Task prompt:
Write out the lines from the top of the material through the line with "window_corner_radius = 1.2", exactly and with nothing added.

Dataset section:
__________________________________________________

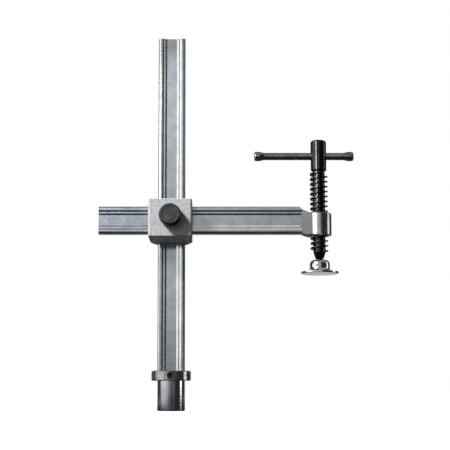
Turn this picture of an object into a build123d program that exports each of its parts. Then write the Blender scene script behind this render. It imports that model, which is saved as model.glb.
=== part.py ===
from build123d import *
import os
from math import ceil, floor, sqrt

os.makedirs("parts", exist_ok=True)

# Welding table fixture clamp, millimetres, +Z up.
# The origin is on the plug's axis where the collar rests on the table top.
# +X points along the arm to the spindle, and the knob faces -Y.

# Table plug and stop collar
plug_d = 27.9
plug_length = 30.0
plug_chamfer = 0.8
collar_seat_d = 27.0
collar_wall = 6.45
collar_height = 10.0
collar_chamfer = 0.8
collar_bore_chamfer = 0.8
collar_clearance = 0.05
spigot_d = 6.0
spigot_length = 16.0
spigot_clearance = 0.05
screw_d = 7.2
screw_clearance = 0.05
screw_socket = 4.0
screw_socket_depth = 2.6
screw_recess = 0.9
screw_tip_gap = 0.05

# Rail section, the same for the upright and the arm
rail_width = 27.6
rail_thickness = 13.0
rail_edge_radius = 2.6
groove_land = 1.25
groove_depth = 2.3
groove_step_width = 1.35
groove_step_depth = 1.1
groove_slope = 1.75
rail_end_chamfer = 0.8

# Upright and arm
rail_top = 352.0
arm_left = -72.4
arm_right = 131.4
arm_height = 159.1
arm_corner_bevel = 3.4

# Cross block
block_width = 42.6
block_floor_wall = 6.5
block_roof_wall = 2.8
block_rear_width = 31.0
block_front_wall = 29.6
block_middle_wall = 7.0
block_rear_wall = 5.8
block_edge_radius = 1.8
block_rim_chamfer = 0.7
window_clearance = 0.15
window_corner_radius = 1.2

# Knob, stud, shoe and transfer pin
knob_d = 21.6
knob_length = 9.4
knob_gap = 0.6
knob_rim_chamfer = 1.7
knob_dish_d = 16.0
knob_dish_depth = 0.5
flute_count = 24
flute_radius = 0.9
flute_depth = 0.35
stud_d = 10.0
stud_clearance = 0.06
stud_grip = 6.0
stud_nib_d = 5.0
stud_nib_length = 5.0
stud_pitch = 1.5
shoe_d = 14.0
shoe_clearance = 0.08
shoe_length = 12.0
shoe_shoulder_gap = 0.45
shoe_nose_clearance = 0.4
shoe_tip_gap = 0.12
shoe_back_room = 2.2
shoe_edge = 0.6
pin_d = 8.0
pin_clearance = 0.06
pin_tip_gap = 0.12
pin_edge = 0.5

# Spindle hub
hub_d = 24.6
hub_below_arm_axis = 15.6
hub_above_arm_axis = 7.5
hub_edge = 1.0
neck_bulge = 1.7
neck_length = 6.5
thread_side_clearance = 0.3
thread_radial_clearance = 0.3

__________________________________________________

Result of this exercise:
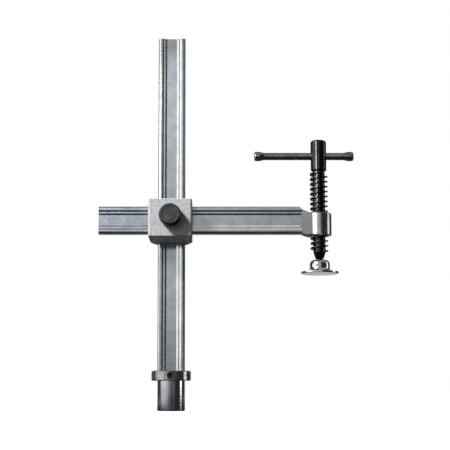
Turn this picture of an object into a build123d program that exports each of its parts. Then write the Blender scene script behind this render. It imports that model, which is saved as model.glb.
=== part.py ===
from build123d import *
import os
from math import ceil, floor, sqrt

os.makedirs("parts", exist_ok=True)

# Welding table fixture clamp, millimetres, +Z up.
# The origin is on the plug's axis where the collar rests on the table top.
# +X points along the arm to the spindle, and the knob faces -Y.

# Table plug and stop collar
plug_d = 27.9
plug_length = 30.0
plug_chamfer = 0.8
collar_seat_d = 27.0
collar_wall = 6.45
collar_height = 10.0
collar_chamfer = 0.8
collar_bore_chamfer = 0.8
collar_clearance = 0.05
spigot_d = 6.0
spigot_length = 16.0
spigot_clearance = 0.05
screw_d = 7.2
screw_clearance = 0.05
screw_socket = 4.0
screw_socket_depth = 2.6
screw_recess = 0.9
screw_tip_gap = 0.05

# Rail section, the same for the upright and the arm
rail_width = 27.6
rail_thickness = 13.0
rail_edge_radius = 2.6
groove_land = 1.25
groove_depth = 2.3
groove_step_width = 1.35
groove_step_depth = 1.1
groove_slope = 1.75
rail_end_chamfer = 0.8

# Upright and arm
rail_top = 352.0
arm_left = -72.4
arm_right = 131.4
arm_height = 159.1
arm_corner_bevel = 3.4

# Cross block
block_width = 42.6
block_floor_wall = 6.5
block_roof_wall = 2.8
block_rear_width = 31.0
block_front_wall = 29.6
block_middle_wall = 7.0
block_rear_wall = 5.8
block_edge_radius = 1.8
block_rim_chamfer = 0.7
window_clearance = 0.15
window_corner_radius = 1.2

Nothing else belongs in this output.